**Requirements**
Write every line of the material out exactly as shown.

**Data extract**
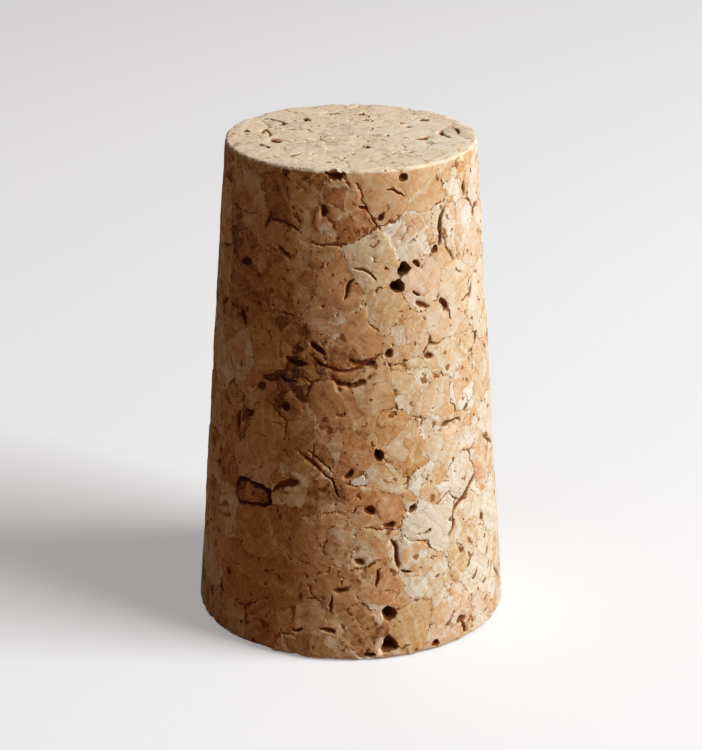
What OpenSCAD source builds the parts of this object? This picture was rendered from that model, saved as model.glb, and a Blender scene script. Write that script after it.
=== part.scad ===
// Tapered stopper of bonded cork granules, standing on its large end.
// Z runs up the axis from the middle of the large end. Bearings are counted from
// the front (-Y), growing towards the right (+X).

/* [Stopper] */
// Diameter of the large end
large_d = 32; // [24:0.5:60]
// Diameter of the small end
small_d = 25; // [16:0.5:50]
// Length from end to end
length = 50; // [30:1:80]
// Radius worn on the edge of the large end
large_edge_r = 0.5; // [0.2:0.1:1.5]
// Radius worn on the edge of the small end
small_edge_r = 0.4; // [0.2:0.1:1.5]

/* [Granules] */
// Usual width of a granule, from joint to joint
granule_w = 4.8; // [3.5:0.1:8]
// How far a granule strays from its even place, as a share of its width
granule_stray = 0.3; // [0:0.02:0.4]
// Share of the places with no granule, so that the ones around are larger
missing_share = 0.1; // [0:0.05:0.3]
// Share of the places with two small granules
split_share = 0.35; // [0:0.05:0.6]
// Number that the chance places start from
granule_seed = 19; // [1:1:99]

/* [Open corners] */
// Share of the granules with an open corner, where they don't quite meet
open_share = 0.5; // [0.05:0.05:0.9]
// Least reach of an open corner along each joint
reach_min = 0.4; // [0.3:0.1:0.9]
// Greatest reach of an open corner along each joint
reach_max = 1.5; // [1:0.1:4]
// Least half width of an open corner
waist_min = 0.25; // [0.1:0.05:0.3]
// Greatest half width of an open corner
waist_max = 0.55; // [0.3:0.05:1]

/* [Cracks] */
// Share of the granules with a crack along one of their joints
crack_share = 0.45; // [0.05:0.05:0.9]
// Least width of a crack
crack_w_min = 0.3; // [0.2:0.05:0.4]
// Greatest width of a crack
crack_w_max = 0.6; // [0.4:0.05:1]
// Least depth of a crack
crack_depth_min = 0.4; // [0.3:0.05:0.5]
// Greatest depth of a crack
crack_depth_max = 0.7; // [0.5:0.05:1.5]

/* [Loose granules] */
// Greatest width of a granule that can work loose
loose_w = 3.6; // [2:0.1:5]
// Share of those that have fallen out, each leaving its socket
lost_share = 0.1; // [0:0.02:0.3]
// Share of those that stand in an open joint
loose_share = 0.2; // [0:0.02:0.4]
// Width of the open joint around a loose granule
loose_gap = 0.35; // [0.2:0.05:0.6]

/* [Pits] */
// Least depth of a pit
depth_min = 0.7; // [0.5:0.1:1.1]
// Greatest depth of a pit
depth_max = 1.9; // [1.2:0.1:4]
// Least cork left between two pits or cracks
pit_web = 0.5; // [0.4:0.1:3]
// Least distance from a pit's spine to the edge of an end
edge_gap = 1.2; // [0.5:0.1:3]
// Radius kept whole at the middle of each end
whole_r = 5.5; // [4:0.5:7]

// Bearing, each way from the front, up to which only the placed pits and cracks stand
placed_bearing = 64; // [0:1:90]

/* [Front pit] */
// Bearing of the round pit on the front
front_bearing = 11; // [-180:1:180]
// Height of its middle
front_z = 21.7; // [4:0.1:26]
// Width across
front_w = 1; // [0.6:0.1:3]
// Depth below the skin
front_depth = 1.6; // [0.8:0.1:4]

/* [Shoulder pits] */
// Bearing of the pair of pits near the small end
shoulder_bearing = 21; // [-180:1:180]
// Height of the middle of the pair
shoulder_z = 39.4; // [20:0.1:46]
// Slope of the joint that they lie on, up from level
shoulder_slope = 66; // [0:1:180]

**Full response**
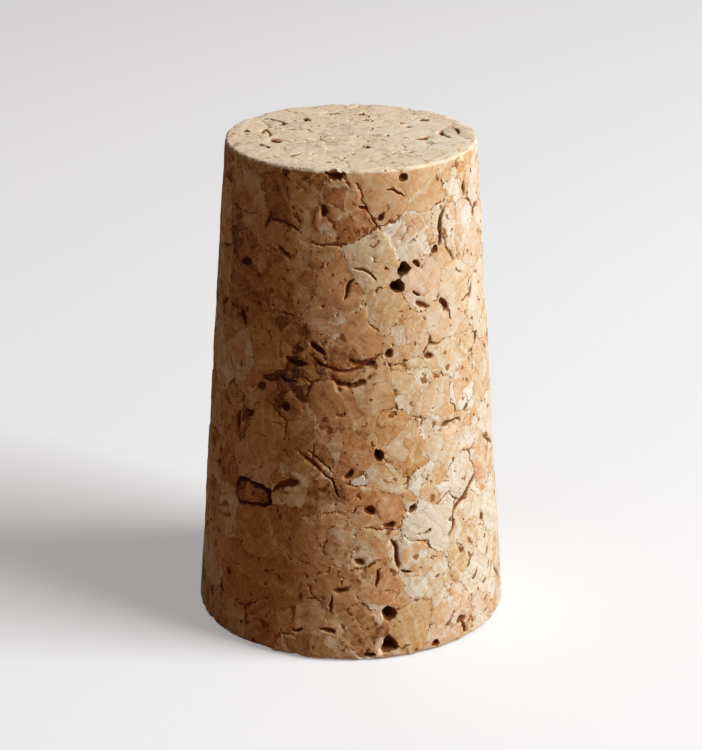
What OpenSCAD source builds the parts of this object? This picture was rendered from that model, saved as model.glb, and a Blender scene script. Write that script after it.
=== part.scad ===
// Tapered stopper of bonded cork granules, standing on its large end.
// Z runs up the axis from the middle of the large end. Bearings are counted from
// the front (-Y), growing towards the right (+X).

/* [Stopper] */
// Diameter of the large end
large_d = 32; // [24:0.5:60]
// Diameter of the small end
small_d = 25; // [16:0.5:50]
// Length from end to end
length = 50; // [30:1:80]
// Radius worn on the edge of the large end
large_edge_r = 0.5; // [0.2:0.1:1.5]
// Radius worn on the edge of the small end
small_edge_r = 0.4; // [0.2:0.1:1.5]

/* [Granules] */
// Usual width of a granule, from joint to joint
granule_w = 4.8; // [3.5:0.1:8]
// How far a granule strays from its even place, as a share of its width
granule_stray = 0.3; // [0:0.02:0.4]
// Share of the places with no granule, so that the ones around are larger
missing_share = 0.1; // [0:0.05:0.3]
// Share of the places with two small granules
split_share = 0.35; // [0:0.05:0.6]
// Number that the chance places start from
granule_seed = 19; // [1:1:99]

/* [Open corners] */
// Share of the granules with an open corner, where they don't quite meet
open_share = 0.5; // [0.05:0.05:0.9]
// Least reach of an open corner along each joint
reach_min = 0.4; // [0.3:0.1:0.9]
// Greatest reach of an open corner along each joint
reach_max = 1.5; // [1:0.1:4]
// Least half width of an open corner
waist_min = 0.25; // [0.1:0.05:0.3]
// Greatest half width of an open corner
waist_max = 0.55; // [0.3:0.05:1]

/* [Cracks] */
// Share of the granules with a crack along one of their joints
crack_share = 0.45; // [0.05:0.05:0.9]
// Least width of a crack
crack_w_min = 0.3; // [0.2:0.05:0.4]
// Greatest width of a crack
crack_w_max = 0.6; // [0.4:0.05:1]
// Least depth of a crack
crack_depth_min = 0.4; // [0.3:0.05:0.5]
// Greatest depth of a crack
crack_depth_max = 0.7; // [0.5:0.05:1.5]

/* [Loose granules] */
// Greatest width of a granule that can work loose
loose_w = 3.6; // [2:0.1:5]
// Share of those that have fallen out, each leaving its socket
lost_share = 0.1; // [0:0.02:0.3]
// Share of those that stand in an open joint
loose_share = 0.2; // [0:0.02:0.4]
// Width of the open joint around a loose granule
loose_gap = 0.35; // [0.2:0.05:0.6]

/* [Pits] */
// Least depth of a pit
depth_min = 0.7; // [0.5:0.1:1.1]
// Greatest depth of a pit
depth_max = 1.9; // [1.2:0.1:4]
// Least cork left between two pits or cracks
pit_web = 0.5; // [0.4:0.1:3]
// Least distance from a pit's spine to the edge of an end
edge_gap = 1.2; // [0.5:0.1:3]
// Radius kept whole at the middle of each end
whole_r = 5.5; // [4:0.5:7]

// Bearing, each way from the front, up to which only the placed pits and cracks stand
placed_bearing = 64; // [0:1:90]

/* [Front pit] */
// Bearing of the round pit on the front
front_bearing = 11; // [-180:1:180]
// Height of its middle
front_z = 21.7; // [4:0.1:26]
// Width across
front_w = 1; // [0.6:0.1:3]
// Depth below the skin
front_depth = 1.6; // [0.8:0.1:4]

/* [Shoulder pits] */
// Bearing of the pair of pits near the small end
shoulder_bearing = 21; // [-180:1:180]
// Height of the middle of the pair
shoulder_z = 39.4; // [20:0.1:46]
// Slope of the joint that they lie on, up from level
shoulder_slope = 66; // [0:1:180]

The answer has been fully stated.